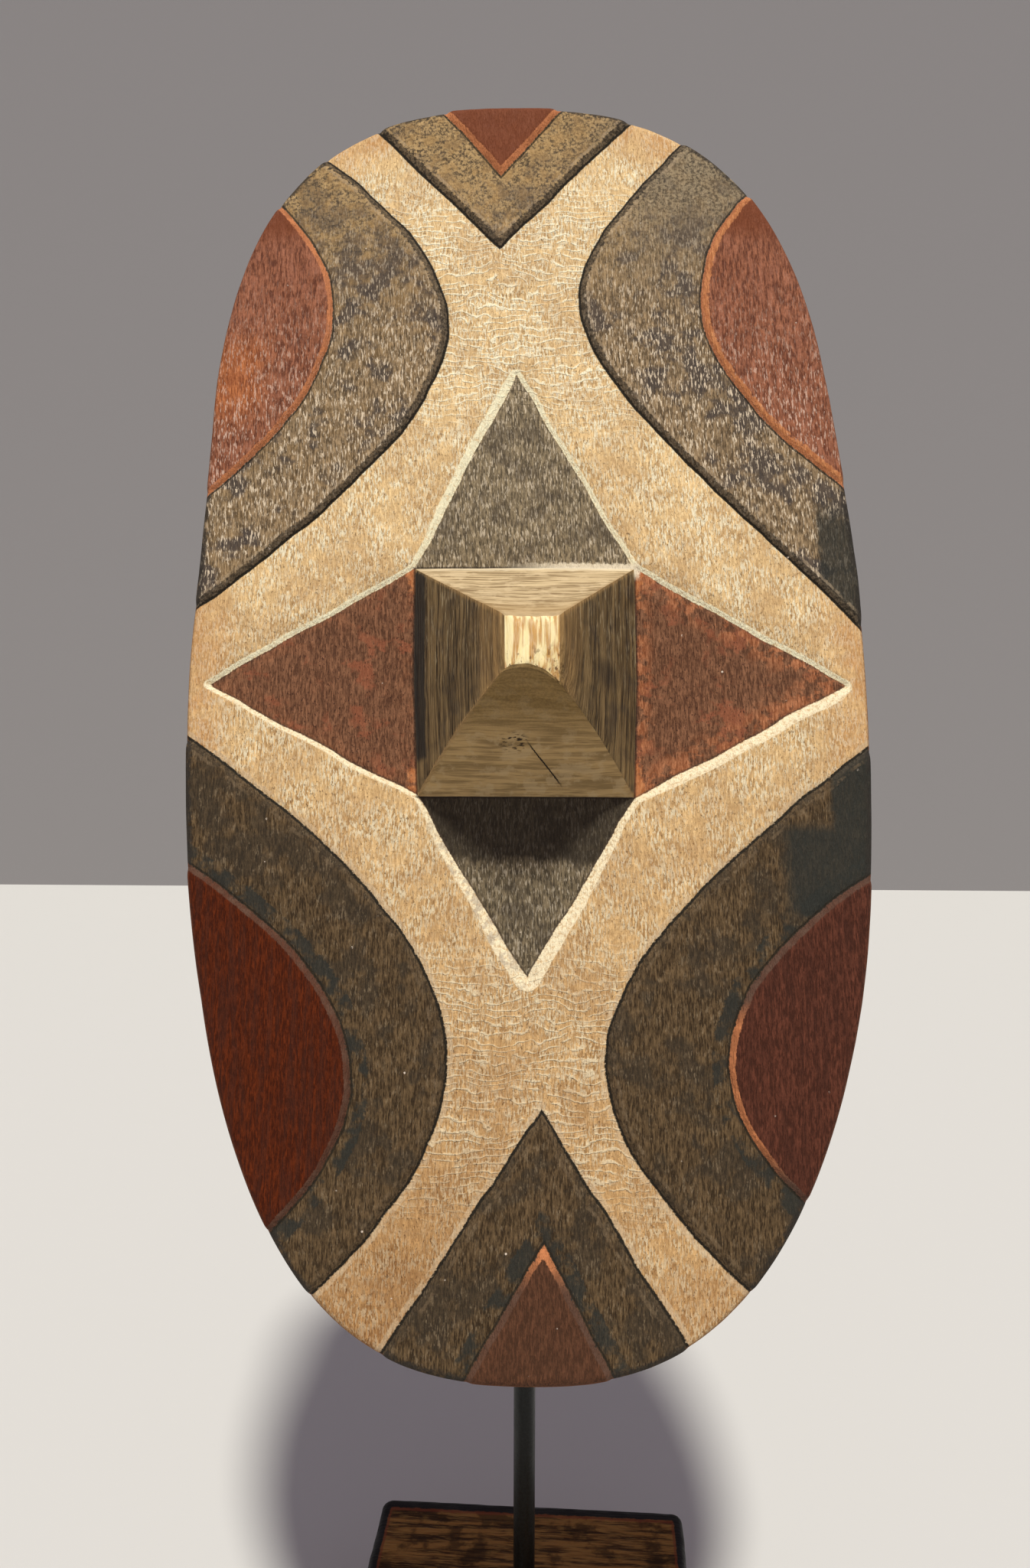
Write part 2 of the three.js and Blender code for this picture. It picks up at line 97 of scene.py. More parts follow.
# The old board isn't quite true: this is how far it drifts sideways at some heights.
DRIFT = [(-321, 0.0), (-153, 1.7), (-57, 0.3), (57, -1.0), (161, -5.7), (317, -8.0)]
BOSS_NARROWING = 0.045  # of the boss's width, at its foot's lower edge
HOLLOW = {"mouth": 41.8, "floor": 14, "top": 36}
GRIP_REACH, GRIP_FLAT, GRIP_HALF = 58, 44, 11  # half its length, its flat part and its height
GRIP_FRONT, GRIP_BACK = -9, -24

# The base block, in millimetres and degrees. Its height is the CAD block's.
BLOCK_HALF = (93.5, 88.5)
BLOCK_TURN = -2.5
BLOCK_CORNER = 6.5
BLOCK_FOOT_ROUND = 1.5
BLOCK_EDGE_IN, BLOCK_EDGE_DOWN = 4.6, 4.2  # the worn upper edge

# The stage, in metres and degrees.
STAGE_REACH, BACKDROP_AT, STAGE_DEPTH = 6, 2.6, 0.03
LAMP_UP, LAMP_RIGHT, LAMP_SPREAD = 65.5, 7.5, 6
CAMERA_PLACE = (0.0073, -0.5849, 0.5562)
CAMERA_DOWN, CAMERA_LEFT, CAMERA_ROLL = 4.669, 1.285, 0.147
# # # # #
## AIM
Extract the first line above and each line after it up to and including the one with "BLOCK_EDGE_IN, BLOCK_EDGE_DOWN = 4.6, 4.2", please, exactly and with nothing else.

## FULL SOLUTION
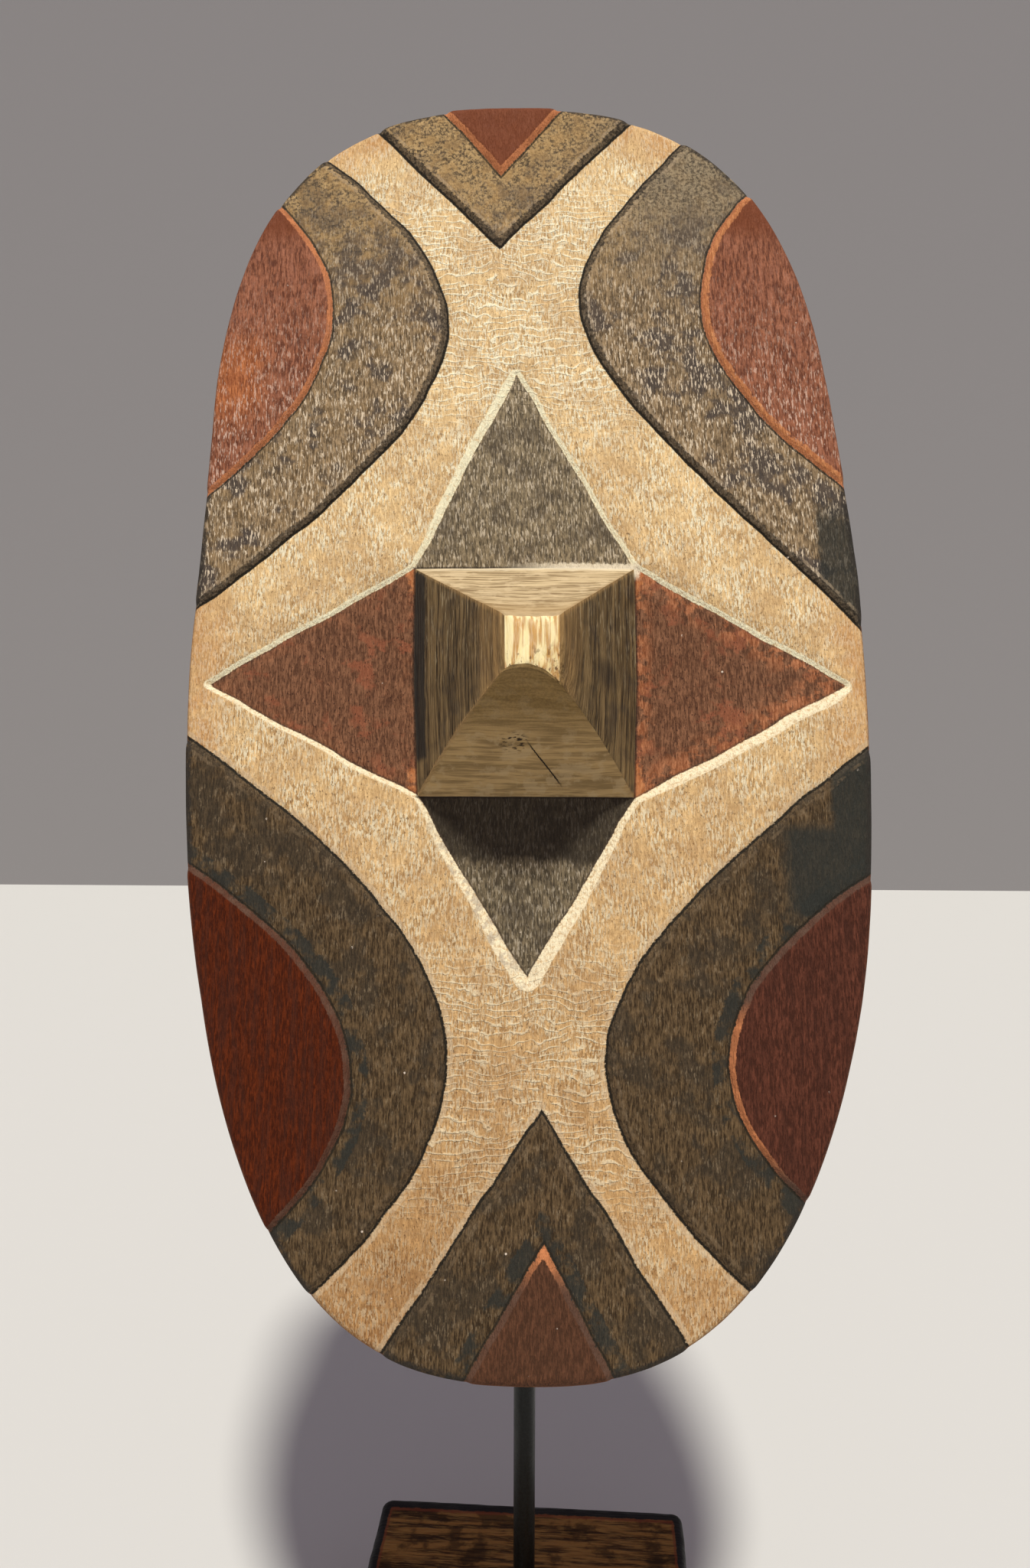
Write part 2 of the three.js and Blender code for this picture. It picks up at line 97 of scene.py. More parts follow.
# The old board isn't quite true: this is how far it drifts sideways at some heights.
DRIFT = [(-321, 0.0), (-153, 1.7), (-57, 0.3), (57, -1.0), (161, -5.7), (317, -8.0)]
BOSS_NARROWING = 0.045  # of the boss's width, at its foot's lower edge
HOLLOW = {"mouth": 41.8, "floor": 14, "top": 36}
GRIP_REACH, GRIP_FLAT, GRIP_HALF = 58, 44, 11  # half its length, its flat part and its height
GRIP_FRONT, GRIP_BACK = -9, -24

# The base block, in millimetres and degrees. Its height is the CAD block's.
BLOCK_HALF = (93.5, 88.5)
BLOCK_TURN = -2.5
BLOCK_CORNER = 6.5
BLOCK_FOOT_ROUND = 1.5
BLOCK_EDGE_IN, BLOCK_EDGE_DOWN = 4.6, 4.2  # the worn upper edge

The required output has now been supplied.